3. Use Limit Orders And Buy Incrementally
Before anything else, Cramer basically commands people to have a reasonably diverse portfolio: no two large holdings in a single sector and also no more than 20% of your portfolio in any one stock, so that means a minimum of five stocks. He also advocates buying incrementally, meaning not buying your entire position at once. This is effectively dollar cost averaging. One more major point of advice: never use market orders, use limit orders, as they allow you to specify the price you want to buy at, not the price that the market gives you.
He also advocates doing one hour of homework a week per holding, which involves ensuring that your company’s earnings are okay, that your reason for owning the stock is still true (if you can’t flat out state in one sentence why you own a stock, you shouldn’t be in it), and that your company’s sector isn’t undergoing major change.
Other Investing Advice
Most of the latter two thirds of the book is divided pretty evenly between specific tips on individual stock investing and information related to Cramer’s television show, Mad Money. Today, we’ll focus on the tips; tomorrow, the madness.
One large section that I found particularly enlightening was Cramer’s advice on when and how to sell an individual stock. He broke this down into six distinct guidelines:
Keep your position the same size as a stock goes up. Let’s say you have 100 shares when a stock is at 60. If it goes to 100, you should sell 40 shares and have 60 shares at 100. In both cases, your position is the same ($600), but you’ve taken $400 in profit off of the table. By doing this, you protect yourself against the stock hitting its peak before you expect it.
Set a target price. Don’t keep riding a stock until it goes over the peak and crashes. Instead, set a target price at which you will sell, and when the stock reaches that price, actually sell it. This is a check against greed.
Unless you learn something new, sell it at the target price. Of course, if you do learn a new, important fact about the stock, you might want to re-set the target price, but still, if the stock hits the target and you have no reason to change the target, sell.
When you stop thinking a stock will go up (even if you haven’t hit the target yet), sell. Listen to what your heart and mind are telling you – if they’re not in agreement anymore, something’s not right (even if you don’t consciously realize it) and it’s time to get out.

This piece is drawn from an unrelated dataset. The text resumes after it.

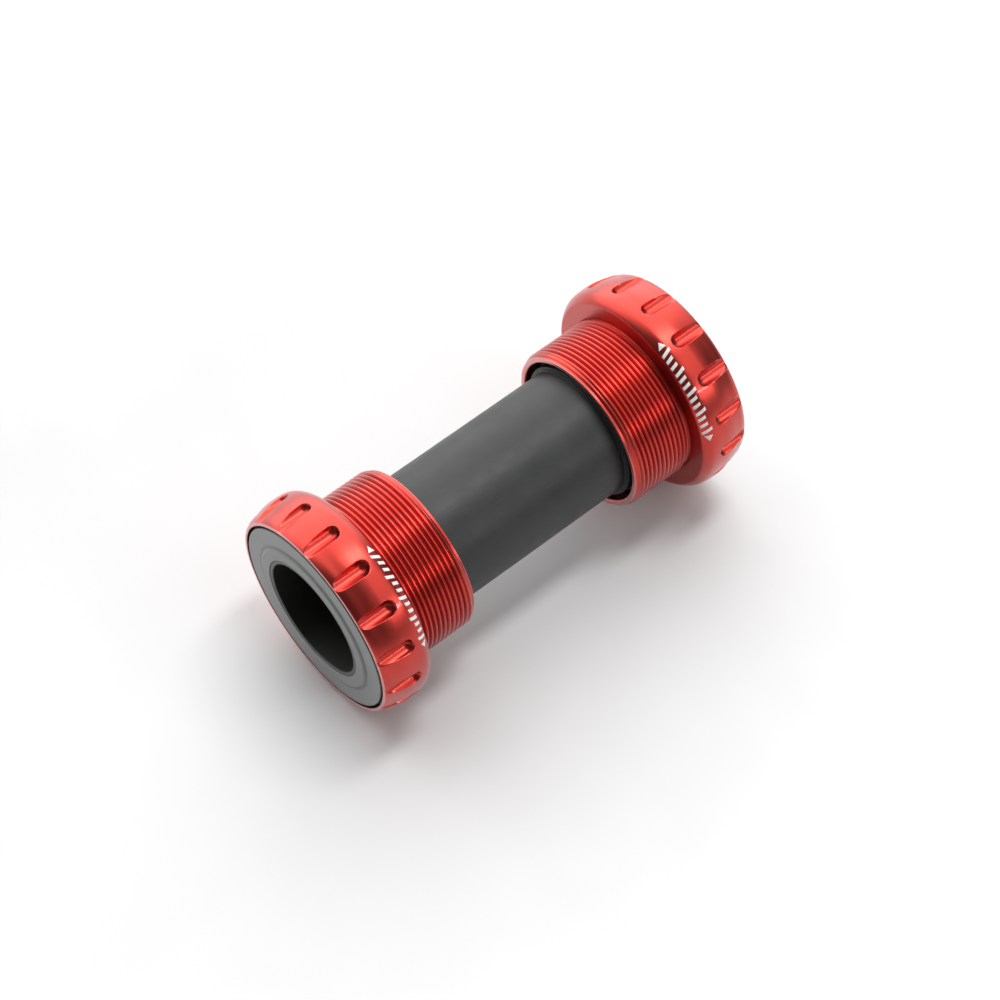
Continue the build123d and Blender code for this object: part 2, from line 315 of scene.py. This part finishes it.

If you double, sell half of your initial position. Why? You’ve taken your investment off of the table and now you’re playing with the house’s money. This is a great thing to do if you still are convinced the stock is going to grow and you want to keep riding it a bit longer, as you’ve essentially removed your investment from the equation and it’s all gravy now.

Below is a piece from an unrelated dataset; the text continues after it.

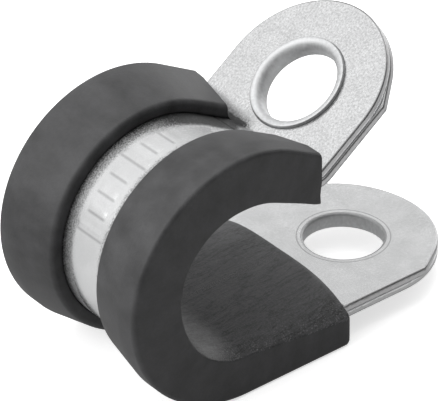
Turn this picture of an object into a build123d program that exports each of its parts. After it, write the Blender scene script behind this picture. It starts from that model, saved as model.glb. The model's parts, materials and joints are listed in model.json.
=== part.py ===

Always be eager to take profits. If you have a chance to take a profit, you should want to take it. Don’t convince yourself that there’s more all the time or else you’ll be eaten alive. Your disposition should always be to sell, not to hold or buy more.
Cramer also spends a couple chapters reviewing some of the tips from his last book and drawing a few different conclusions. For example, he now loudly says you shouldn’t invest based on borrowed convictions, meaning that following analysts blindly (including himself) is a fool’s game. He also goes into detail about doing the “right” homework – reading a message board about the Playstation 3 is not necessarily a good indicator about the health and future of Sony as a company.
The Television Show
The remainder of the book is focused on supplemental material to the television series, which felt to me like a bit of good investment advice padded with a lot of shilling for Mad Money on CNBC. Basically, Cramer spends four chapters in the book highlighting segments from the show. Here’s what I found that was actually worthwhile in those chapters.
The “Lightning Round” segment boils down to pretty much nothing but sector analysis. Cramer knows about 200 sectors in his head and he can pretty quickly match companies to sectors, so if he thinks a sector is bad, he usually says “sell,” and if he thinks a sector is hot he’ll say “buy.” If a sector is lukewarm, he’ll say “buy” on the best of breed in the sector and “sell” on everything else. This basically covers 95% of the stocks that come through on his show.
The CEO/CFO interviews are actually worthwhile. Basically, what you should look for are CEOs and CFOs that can carefully and deliberately deconstruct criticism levied at their company. If they lose patience or argue with Jim, you should be thinking “sell sell sell.”
The picks on the show have one big thing in common. Most of them are stocks that recently pulled back a bit from their 52 week high. If you know a stock that’s at a 52 week high, wait a week and if it pulls back a bit, there’s a good chance Jim will cover it.
The show only covers large and mid cap stocks. Jim legally can’t interfere with small cap stocks, for understandable market-manipulation reasons.
Sadly enough, those were the only really interesting tidbits I pulled from this portion of the book, which was a serious disappointment. I was especially bored by the chapter in which he highlights every. single. sound effect used on the show, even though he usually explains them on air.
Buy or Don’t Buy?
Before I even get started, let me make this clear: is not a bad book. I quite enjoyed almost all of it. However, with that being said…
I do not recommend Mad Money to anyone who has not already read Real Money. To put it simply, Real Money is a solid, complete, and entertaining book about individual stock picking. This book, on the other hand, is best described as a supplement to Real Money with a few additional chapters explaining a television program.
That’s not to say I didn’t enjoy Mad Money; I certainly did enjoy reading it and I found much of the content to be both useful and entertaining. However, reading it in a vacuum without the pillars of Real Money and the television show to support it, it would not be a very strong book on its own.
If you simply must read a Jim Cramer book about individual stock picking, read Real Money first. If you want more meat after that, then pick up this one.
Jim Cramer’s Mad Money is the fifteenth of fifty-two books in Money360’s series 52 Personal Finance Books in 52 Weeks.